Ranking schools in this way not only stigmatises some schools, as Mrs Henry-Wilson states, but also overrates others. We will never really know how effective the quality of pedagogy at these schools is, until we take them out of their comfort zones. If a ranking system cannot tell us what is done at Campion, that justifies ranking it over Wolmer's, and show us what is done at Wolmer's that causes it to be ranked above Norman Manley, then the ranking system is of no earthly use.

This is a point grasped by Moses Peart in his criticism of the approach to performance-based pay. If teachers are to be ranked below other teachers based on performance, we must be able to tell them what they need to do, or stop doing in the classroom to earn the same ranking as their colleagues. This is what we do when we grade students. We must be able to tell the one who earned 70 per cent what he needs to do to earn 80 per cent and also tell the one with 80 per cent why he did not earn 90 per cent. As I have said in previous articles, assessment is for learning.

Learn other things, Johnson

I think that Bill Johnson's time and talent would be better employed, trying to learn other things about the school system than which schools get the best pass rates. We all have a fairly good idea about that already. He could, for instance, carry out a survey among high achievers in a cross section of schools to find out what those students have in common with each other, and how their own experience differs from those of students in the same school, who fail to get any subjects at all. He would be able to find such a cross section at the CSEC awards ceremony where awardees come from between 50 and 60 schools, including some of those ranked below 50 in his CSEC Derby report.

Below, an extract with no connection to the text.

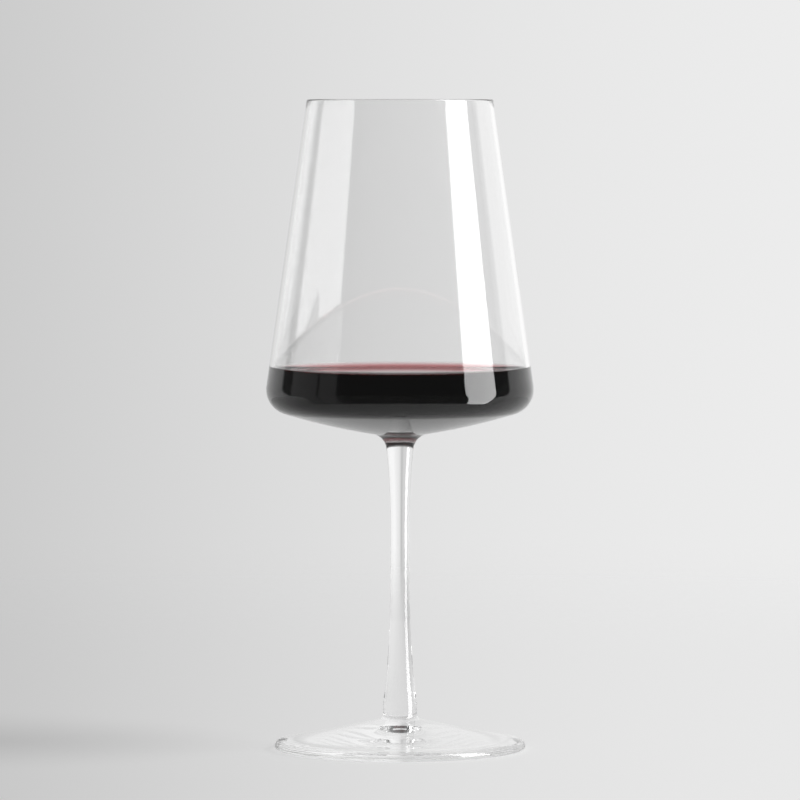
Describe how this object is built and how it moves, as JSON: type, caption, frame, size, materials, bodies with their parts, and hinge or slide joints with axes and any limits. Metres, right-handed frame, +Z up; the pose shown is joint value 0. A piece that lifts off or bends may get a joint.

Finally, I would suggest to Robert Wynter that the schools already have too much autonomy, and tend to see themselves as separate clubs competing for talented academics and athletes to win competitions. If students are to be at the centre of the system, then we ought to so organise it that it facilitates their education and encourages the full participation of parents. It means that we must stop holding up as models of excellence schools that build reputations by denying access to students in their geographical area and take the pedagogically lazy route of only teaching the brightest and the best.